Terence de Vere White expressed this interaction between Griffith’s programme and the sacrifice of the men of 1916 well: “Pearse and his comrades . . . provided by their sacrifice whatever mystical and romantic inspiration was lacking in Griffith’s work” but “he had created the political philosophy and hammered out the framework” on which their dream could be realised. Albeit they discarded his idea of a dual monarchy.

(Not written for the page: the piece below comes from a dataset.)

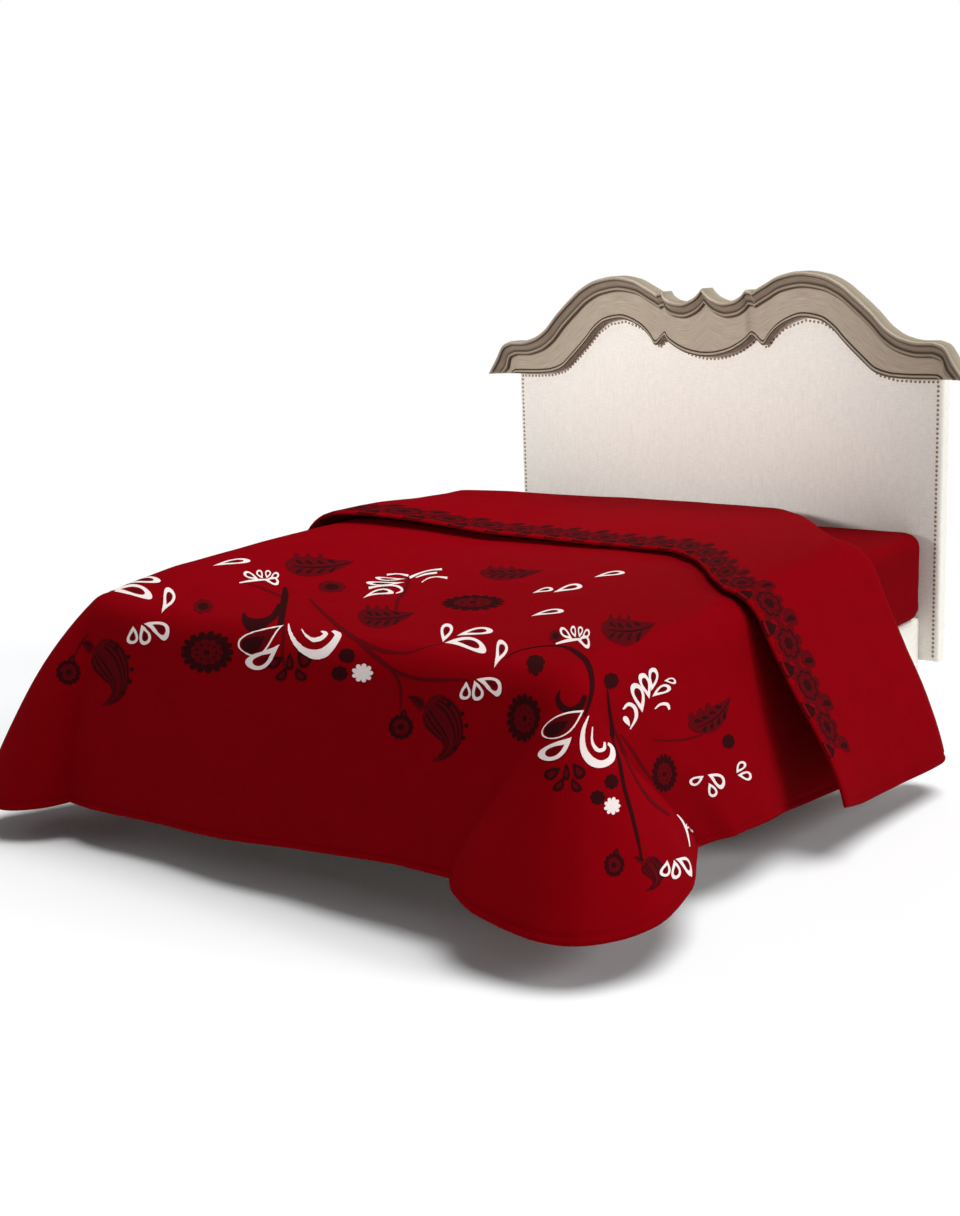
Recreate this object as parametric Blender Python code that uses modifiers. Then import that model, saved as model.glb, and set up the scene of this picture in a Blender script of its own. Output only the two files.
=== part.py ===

Thirdly, and perhaps most enduringly in terms of his contribution, Dáil Éireann was primarily one of Griffith’s long-advocated theories put into practice. From the beginning of the 20th century, he had called on the Home Rule MPs to abstain from going to Westminister (because that, to him, was to recognise the legitimacy of the British conquest) and to set up their own parliament in Dublin. Griffith had always argued that the way to achieve independence was to establish a rival administration at home which would win the confidence of the Irish people.
That is exactly what the victorious Sinn Féin candidates in the general election at the end of 1918 did and on January 21st, 1919, Dáil Éireann met for the first time. For Griffith, who had been elected to the Dáil but who was in jail in Gloucester at the time, the meeting of that assembly in the Mansion House in Dublin was a dream come true.
To Arthur Griffith, the establishment of a separate parliament in Ireland was part of the process of winning independence by peaceful means. He was thus one of the earliest advocates of the theory of non-cooperation or passive resistance. And its greatest 20th-century exponent, Mahatma Gandhi, recorded his debt to the founder of Sinn Féin in his campaign to free India from British rule.
When Griffith collapsed and died, probably from a heart attack, on August 12th, 1922, it is said that the only money found in his pockets was one penny. But he left behind a legacy of selfless dedication to his country for which he deserves to be remembered.